◆ **DATA SEGMENT**:
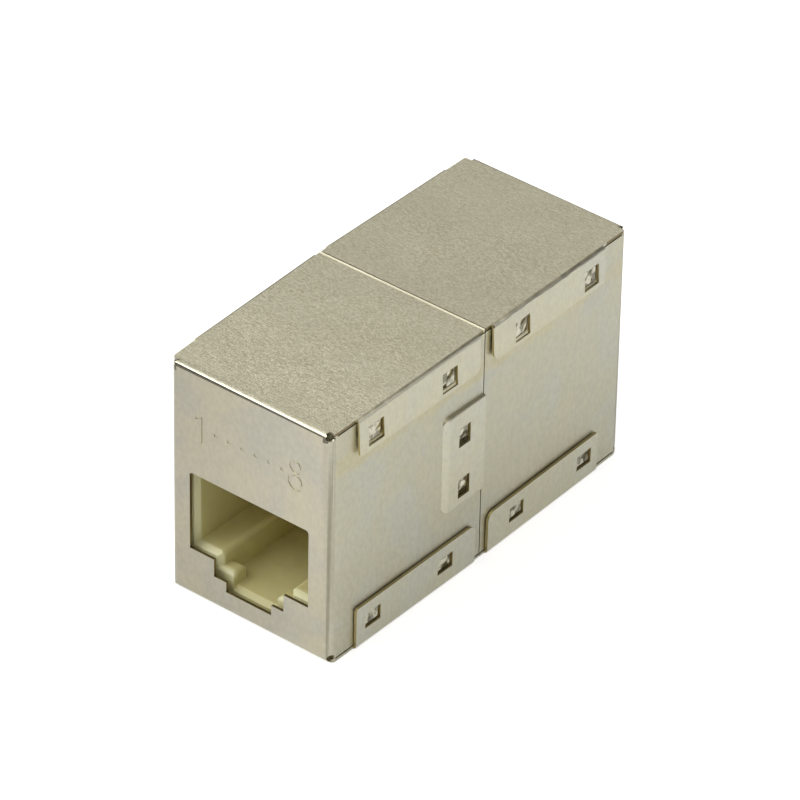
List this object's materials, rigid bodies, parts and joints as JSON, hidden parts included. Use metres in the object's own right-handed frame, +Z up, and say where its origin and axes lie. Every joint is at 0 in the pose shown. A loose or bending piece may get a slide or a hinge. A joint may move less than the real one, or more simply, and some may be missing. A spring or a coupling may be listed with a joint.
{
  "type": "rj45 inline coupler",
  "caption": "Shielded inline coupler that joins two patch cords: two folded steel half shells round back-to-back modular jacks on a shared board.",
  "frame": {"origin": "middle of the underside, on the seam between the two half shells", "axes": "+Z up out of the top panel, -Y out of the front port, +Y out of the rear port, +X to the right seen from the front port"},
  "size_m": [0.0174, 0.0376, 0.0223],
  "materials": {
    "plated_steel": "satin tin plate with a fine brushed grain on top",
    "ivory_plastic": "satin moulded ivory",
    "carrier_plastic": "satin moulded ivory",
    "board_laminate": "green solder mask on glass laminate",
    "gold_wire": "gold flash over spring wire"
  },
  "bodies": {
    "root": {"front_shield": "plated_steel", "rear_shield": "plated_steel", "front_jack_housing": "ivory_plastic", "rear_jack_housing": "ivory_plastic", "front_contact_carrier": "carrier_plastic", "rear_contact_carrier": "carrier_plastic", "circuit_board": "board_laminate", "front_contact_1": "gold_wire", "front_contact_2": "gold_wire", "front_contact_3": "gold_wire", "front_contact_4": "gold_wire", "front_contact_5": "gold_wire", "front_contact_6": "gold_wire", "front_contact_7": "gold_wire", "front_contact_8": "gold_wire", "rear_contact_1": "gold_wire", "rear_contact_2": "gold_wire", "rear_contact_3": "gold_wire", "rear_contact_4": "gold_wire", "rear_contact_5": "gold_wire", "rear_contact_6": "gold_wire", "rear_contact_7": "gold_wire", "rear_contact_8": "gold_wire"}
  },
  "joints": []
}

◆ **INSTRUCTIONS FOR THE TASK**:
Reproduce the material in full, with no word added or dropped.

◆ **FINISHED EXERCISE**:
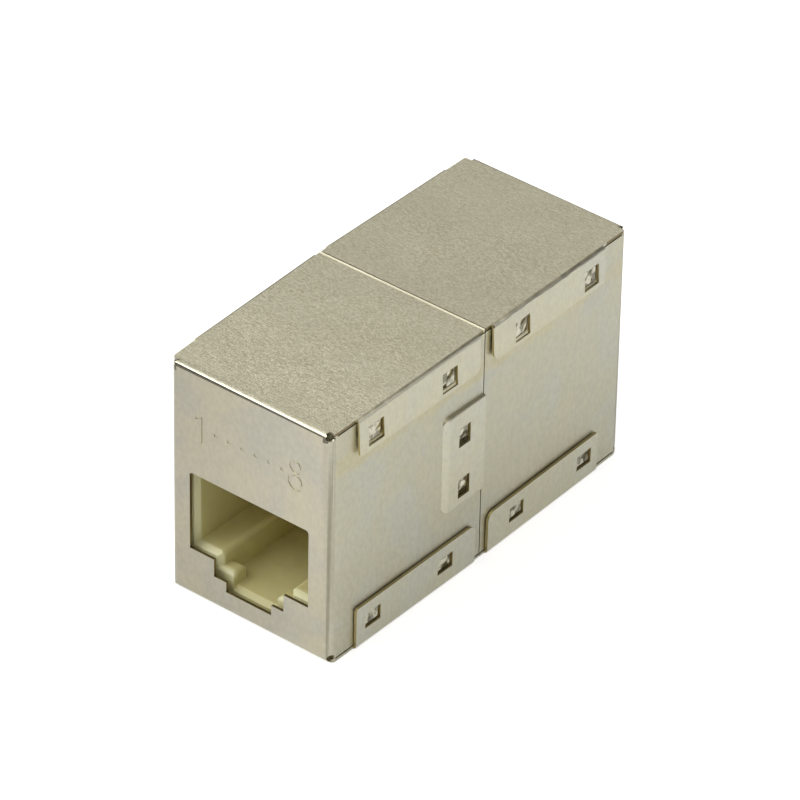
List this object's materials, rigid bodies, parts and joints as JSON, hidden parts included. Use metres in the object's own right-handed frame, +Z up, and say where its origin and axes lie. Every joint is at 0 in the pose shown. A loose or bending piece may get a slide or a hinge. A joint may move less than the real one, or more simply, and some may be missing. A spring or a coupling may be listed with a joint.
{
  "type": "rj45 inline coupler",
  "caption": "Shielded inline coupler that joins two patch cords: two folded steel half shells round back-to-back modular jacks on a shared board.",
  "frame": {"origin": "middle of the underside, on the seam between the two half shells", "axes": "+Z up out of the top panel, -Y out of the front port, +Y out of the rear port, +X to the right seen from the front port"},
  "size_m": [0.0174, 0.0376, 0.0223],
  "materials": {
    "plated_steel": "satin tin plate with a fine brushed grain on top",
    "ivory_plastic": "satin moulded ivory",
    "carrier_plastic": "satin moulded ivory",
    "board_laminate": "green solder mask on glass laminate",
    "gold_wire": "gold flash over spring wire"
  },
  "bodies": {
    "root": {"front_shield": "plated_steel", "rear_shield": "plated_steel", "front_jack_housing": "ivory_plastic", "rear_jack_housing": "ivory_plastic", "front_contact_carrier": "carrier_plastic", "rear_contact_carrier": "carrier_plastic", "circuit_board": "board_laminate", "front_contact_1": "gold_wire", "front_contact_2": "gold_wire", "front_contact_3": "gold_wire", "front_contact_4": "gold_wire", "front_contact_5": "gold_wire", "front_contact_6": "gold_wire", "front_contact_7": "gold_wire", "front_contact_8": "gold_wire", "rear_contact_1": "gold_wire", "rear_contact_2": "gold_wire", "rear_contact_3": "gold_wire", "rear_contact_4": "gold_wire", "rear_contact_5": "gold_wire", "rear_contact_6": "gold_wire", "rear_contact_7": "gold_wire", "rear_contact_8": "gold_wire"}
  },
  "joints": []
}